The exercise: Give the listing below again in full, exactly as written.

• • • • • • •

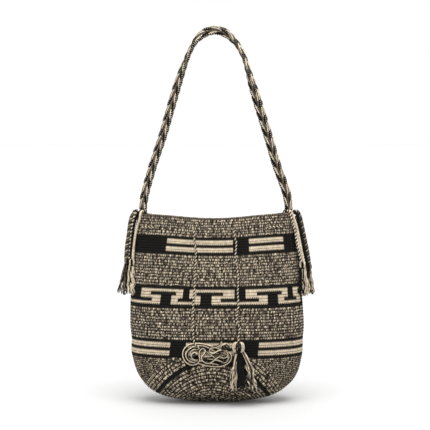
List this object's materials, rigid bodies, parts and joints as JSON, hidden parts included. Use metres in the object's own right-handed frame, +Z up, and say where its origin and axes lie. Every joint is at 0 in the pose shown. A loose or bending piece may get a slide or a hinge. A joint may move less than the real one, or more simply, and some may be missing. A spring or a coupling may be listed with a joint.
{
  "type": "crocheted wayuu shoulder bag with a braided strap and drawstring tassels",
  "caption": "Soft crocheted bucket bag, hollow, hung by a braided strap, with a drawstring round the mouth ending in a looped hank and a tassel.",
  "frame": {"origin": "under the top of the strap, where the bag hangs", "axes": "+Z up, -Y towards the front with the tassel, +X to the right as seen from the front"},
  "size_m": [0.3146, 0.1232, 0.6056],
  "materials": {
    "crochet": "crocheted cotton, black, cream and mottled",
    "braid": "braided cotton, black, cream and mottled",
    "mottled_yarn": "twisted black and cream yarn",
    "cream_yarn": "loose cream yarn",
    "black_yarn": "loose black yarn"
  },
  "bodies": {
    "root": {"bag_body": "crochet", "strap": "braid", "drawstring_round_mouth": "mottled_yarn", "drawstring_left": "mottled_yarn", "drawstring_right": "mottled_yarn", "cord_hank": "cream_yarn", "cord_knot": "mottled_yarn", "front_tassel": "cream_yarn", "left_rope": "mottled_yarn", "left_mottled_cord": "mottled_yarn", "left_black_cord": "black_yarn", "left_cream_cord": "cream_yarn", "right_rope": "mottled_yarn", "right_black_cord": "black_yarn", "right_mottled_cord": "mottled_yarn", "right_cream_cord": "cream_yarn", "left_outer_tassel": "black_yarn", "left_inner_tassel": "cream_yarn", "right_outer_tassel": "black_yarn", "right_inner_tassel": "cream_yarn"}
  },
  "joints": []
}
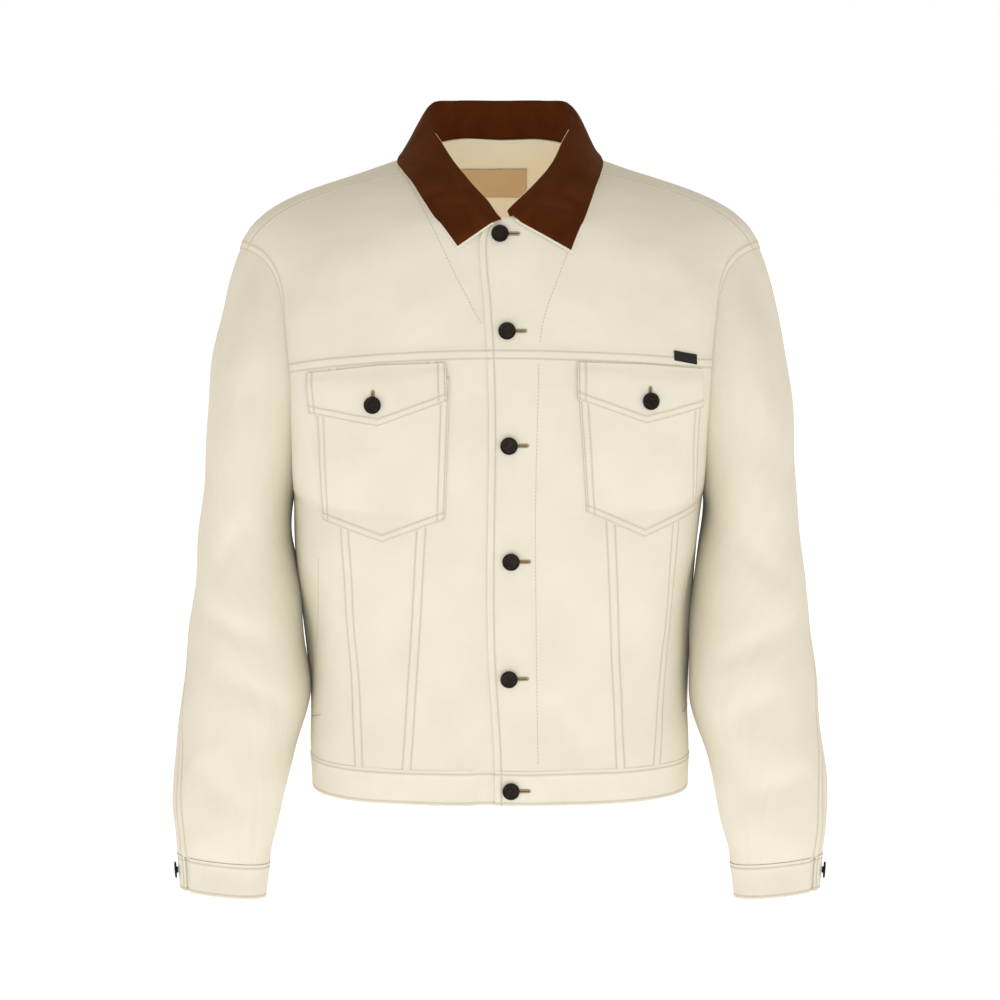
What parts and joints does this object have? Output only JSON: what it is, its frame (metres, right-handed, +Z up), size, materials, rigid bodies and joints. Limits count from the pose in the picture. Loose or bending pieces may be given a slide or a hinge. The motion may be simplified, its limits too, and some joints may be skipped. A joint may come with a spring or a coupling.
{
  "type": "denim jacket",
  "caption": "Boxy buttoned trucker jacket in cream twill with a brown fold-over collar, pointed chest pockets with flaps, slanting front seams and a hem band, filled out and hollow.",
  "frame": {"origin": "on the centre line, level with where the neckline meets the shoulders, at the middle of the neck opening: where the wearer holds it", "axes": "+Z up towards the collar, -Y the way the front faces, +X the right of the jacket seen from the front"},
  "size_m": [0.6366, 0.2841, 0.7737],
  "materials": {
    "twill": "matt cream twill",
    "band": "matt cream twill, double",
    "nap": "matt brown nap",
    "label": "matt beige weave",
    "tab": "matt black weave",
    "bronze": "dark satin bronze"
  },
  "bodies": {
    "root": {"front_yoke_left": "twill", "centre_front_left": "twill", "pocket_panel_left": "twill", "side_front_left": "twill", "top_sleeve_left": "twill", "under_sleeve_left": "twill", "cuff_left": "band", "pocket_left": "twill", "flap_left": "twill", "flap_button_left": "bronze", "cuff_button_left": "bronze", "front_yoke_right": "twill", "centre_front_right": "twill", "pocket_panel_right": "twill", "side_front_right": "twill", "top_sleeve_right": "twill", "under_sleeve_right": "twill", "cuff_right": "band", "pocket_right": "twill", "flap_right": "twill", "flap_button_right": "bronze", "cuff_button_right": "bronze", "back_yoke": "twill", "back": "twill", "hem_band": "band", "collar": "nap", "under_collar": "twill", "tab": "tab", "neck_label": "label", "front_button_1": "bronze", "front_button_2": "bronze", "front_button_3": "bronze", "front_button_4": "bronze", "front_button_5": "bronze", "front_button_6": "bronze"}
  },
  "joints": []
}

• • • • • • •

Answer below:
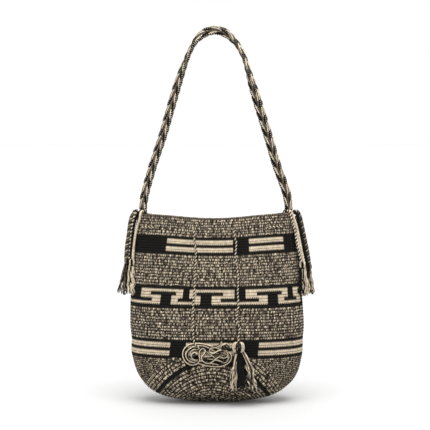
List this object's materials, rigid bodies, parts and joints as JSON, hidden parts included. Use metres in the object's own right-handed frame, +Z up, and say where its origin and axes lie. Every joint is at 0 in the pose shown. A loose or bending piece may get a slide or a hinge. A joint may move less than the real one, or more simply, and some may be missing. A spring or a coupling may be listed with a joint.
{
  "type": "crocheted wayuu shoulder bag with a braided strap and drawstring tassels",
  "caption": "Soft crocheted bucket bag, hollow, hung by a braided strap, with a drawstring round the mouth ending in a looped hank and a tassel.",
  "frame": {"origin": "under the top of the strap, where the bag hangs", "axes": "+Z up, -Y towards the front with the tassel, +X to the right as seen from the front"},
  "size_m": [0.3146, 0.1232, 0.6056],
  "materials": {
    "crochet": "crocheted cotton, black, cream and mottled",
    "braid": "braided cotton, black, cream and mottled",
    "mottled_yarn": "twisted black and cream yarn",
    "cream_yarn": "loose cream yarn",
    "black_yarn": "loose black yarn"
  },
  "bodies": {
    "root": {"bag_body": "crochet", "strap": "braid", "drawstring_round_mouth": "mottled_yarn", "drawstring_left": "mottled_yarn", "drawstring_right": "mottled_yarn", "cord_hank": "cream_yarn", "cord_knot": "mottled_yarn", "front_tassel": "cream_yarn", "left_rope": "mottled_yarn", "left_mottled_cord": "mottled_yarn", "left_black_cord": "black_yarn", "left_cream_cord": "cream_yarn", "right_rope": "mottled_yarn", "right_black_cord": "black_yarn", "right_mottled_cord": "mottled_yarn", "right_cream_cord": "cream_yarn", "left_outer_tassel": "black_yarn", "left_inner_tassel": "cream_yarn", "right_outer_tassel": "black_yarn", "right_inner_tassel": "cream_yarn"}
  },
  "joints": []
}
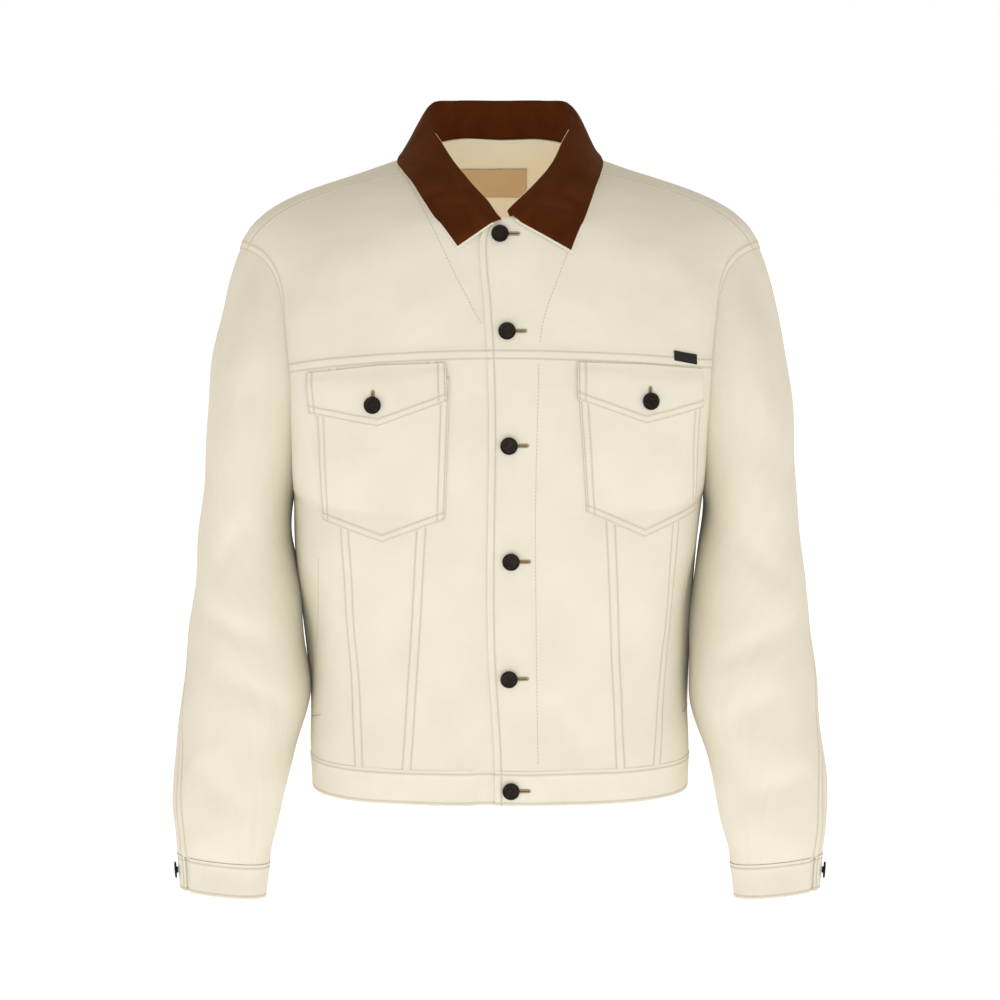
What parts and joints does this object have? Output only JSON: what it is, its frame (metres, right-handed, +Z up), size, materials, rigid bodies and joints. Limits count from the pose in the picture. Loose or bending pieces may be given a slide or a hinge. The motion may be simplified, its limits too, and some joints may be skipped. A joint may come with a spring or a coupling.
{
  "type": "denim jacket",
  "caption": "Boxy buttoned trucker jacket in cream twill with a brown fold-over collar, pointed chest pockets with flaps, slanting front seams and a hem band, filled out and hollow.",
  "frame": {"origin": "on the centre line, level with where the neckline meets the shoulders, at the middle of the neck opening: where the wearer holds it", "axes": "+Z up towards the collar, -Y the way the front faces, +X the right of the jacket seen from the front"},
  "size_m": [0.6366, 0.2841, 0.7737],
  "materials": {
    "twill": "matt cream twill",
    "band": "matt cream twill, double",
    "nap": "matt brown nap",
    "label": "matt beige weave",
    "tab": "matt black weave",
    "bronze": "dark satin bronze"
  },
  "bodies": {
    "root": {"front_yoke_left": "twill", "centre_front_left": "twill", "pocket_panel_left": "twill", "side_front_left": "twill", "top_sleeve_left": "twill", "under_sleeve_left": "twill", "cuff_left": "band", "pocket_left": "twill", "flap_left": "twill", "flap_button_left": "bronze", "cuff_button_left": "bronze", "front_yoke_right": "twill", "centre_front_right": "twill", "pocket_panel_right": "twill", "side_front_right": "twill", "top_sleeve_right": "twill", "under_sleeve_right": "twill", "cuff_right": "band", "pocket_right": "twill", "flap_right": "twill", "flap_button_right": "bronze", "cuff_button_right": "bronze", "back_yoke": "twill", "back": "twill", "hem_band": "band", "collar": "nap", "under_collar": "twill", "tab": "tab", "neck_label": "label", "front_button_1": "bronze", "front_button_2": "bronze", "front_button_3": "bronze", "front_button_4": "bronze", "front_button_5": "bronze", "front_button_6": "bronze"}
  },
  "joints": []
}